Ma con tutta probabilità la poca disponibilità ad acquistare azioni di Mps per l’aumento di capitale riscontrata sui mercati internazionali da parte degli advisor è stata letta anche come una scarsa fiducia degli operatori e dei fondi nella capacità di Viola di condurre in porto l’operazione, anche perché il piano industriale per il rilancio non ha convinto troppo e perché Viola aveva già orchestrato e realizzato due aumenti di capitale per complessivi 8 miliardi che sono serviti a ben poco, di fatto. Queste informazioni, però, erano note anche quando a fine luglio il piano fu architettato e comunicato ai mercati. Evidentemente per essere garanti della ricapitalizzazione, i membri del consorzio di garanzia hanno chiesto la testa del capo azienda e indicheranno un nuovo amministratore delegato secondo loro (e secondo il ministero dell’Economia) più all’altezza della sfida che attende la banca.

C’è poi chi sottolinea come le fibrillazioni si siano accentuate discutendo dell’importo delle commissioni da pagare ad advisor e banche d’affari: l’ipotesi oggetto di discussione ieri nel cda del Monte era di retrocedere al consorzio di garanzia commissioni pari a circa il 4% dell’ammontare dell’aumento, ossia all’incirca 200 milioni di euro rispetto a una capitalizzazione pre aumento pari a 800 milioni di euro.

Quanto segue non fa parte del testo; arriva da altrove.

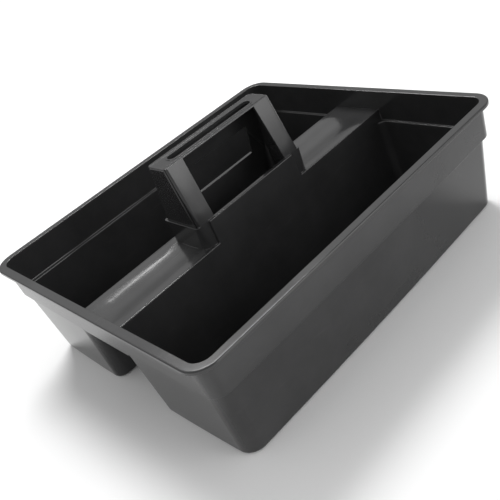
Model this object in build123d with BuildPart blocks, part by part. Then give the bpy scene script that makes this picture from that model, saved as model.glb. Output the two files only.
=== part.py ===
"""Two-compartment cleaning caddy: a moulded tray with a clip-in handle strap.

Frame: origin at the centre of the footprint on the floor, +X along the central ridge, +Y across the
two compartments, +Z up. Millimetres.
"""
import os

from build123d import *

os.makedirs("parts", exist_ok=True)

# ---- driving dimensions -------------------------------------------------------------------------
rim_length = 400.0          # outside of the rim lip, along X
rim_width = 356.0           # outside of the rim lip, along Y
rim_height = 116.5          # floor to the flat top of the rim
overall_height = 179.4      # floor to the top of the grip
wall = 2.5                  # moulded wall thickness

rim_flange = 8.8            # flat flange from the lip to the mouth
rim_corner = 22.0           # plan radius of the lip's corners
rim_round = 1.5             # rounding of the flange's top outer edge
lip_depth = 3.8             # how far the lip turns down
lip_thickness = 2.2
flange_thickness = 2.2

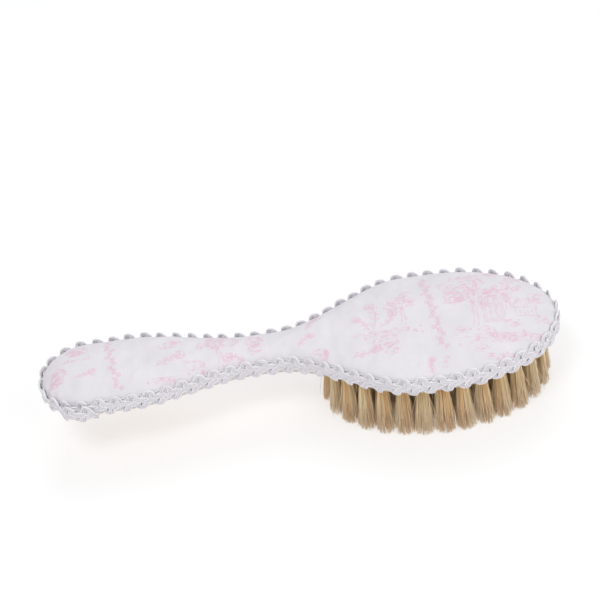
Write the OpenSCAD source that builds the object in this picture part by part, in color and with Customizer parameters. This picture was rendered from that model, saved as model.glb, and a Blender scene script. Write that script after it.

Come si vede, la consonanza che doveva esserci è venuta meno. Così pure il governo tramite il Tesoro, azionista del 4% di Mps, non poteva non prendere atto, senza opporre resistenza, anzi favorendo il nuovo corso. Il Messaggero ha scritto che “mercoledì scorso un interlocutore istituzionale ha fatto intendere al banchiere la necessità di farsi da parte”. Quindi il ribaltone ai vertici si è compiuto. Anzi, deve compiersi del tutto. Anche se oggi Mf/Milano Finanza dice che sarà con tutta probabilità Marco Morelli di Bofa-Merrill, advisor sia per conto delle fondazioni bancarie sul fondo Atlante sia di Mps per allestire il piano di salvataggio e rilancio, a prendere il posto di Viola.